### GIVEN INSTRUCTION
Select each line where the word "manifold" appears.

(Recorded data)
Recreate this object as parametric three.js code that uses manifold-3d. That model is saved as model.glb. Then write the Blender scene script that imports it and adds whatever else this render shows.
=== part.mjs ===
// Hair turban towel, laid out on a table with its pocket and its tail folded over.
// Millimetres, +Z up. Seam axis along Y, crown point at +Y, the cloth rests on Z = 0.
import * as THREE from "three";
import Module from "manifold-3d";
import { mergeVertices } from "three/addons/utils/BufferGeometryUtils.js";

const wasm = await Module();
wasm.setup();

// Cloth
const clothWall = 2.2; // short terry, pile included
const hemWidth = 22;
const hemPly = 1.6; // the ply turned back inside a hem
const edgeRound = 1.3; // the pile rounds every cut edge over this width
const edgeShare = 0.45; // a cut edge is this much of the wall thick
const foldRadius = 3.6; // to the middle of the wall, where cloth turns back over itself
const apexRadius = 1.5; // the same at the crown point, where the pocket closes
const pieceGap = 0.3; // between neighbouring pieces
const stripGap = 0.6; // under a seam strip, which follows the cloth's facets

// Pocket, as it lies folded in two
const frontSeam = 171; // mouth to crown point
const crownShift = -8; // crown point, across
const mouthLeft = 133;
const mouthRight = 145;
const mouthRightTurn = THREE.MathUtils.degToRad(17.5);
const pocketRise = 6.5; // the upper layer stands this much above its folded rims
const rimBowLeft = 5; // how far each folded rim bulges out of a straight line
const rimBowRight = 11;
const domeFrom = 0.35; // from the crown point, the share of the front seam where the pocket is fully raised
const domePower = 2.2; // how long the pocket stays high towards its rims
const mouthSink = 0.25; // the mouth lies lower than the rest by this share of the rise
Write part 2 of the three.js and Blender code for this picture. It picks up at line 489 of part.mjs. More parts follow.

### FINAL RESULT
Recreate this object as parametric three.js code that uses manifold-3d. That model is saved as model.glb. Then write the Blender scene script that imports it and adds whatever else this render shows.
import Module from "manifold-3d";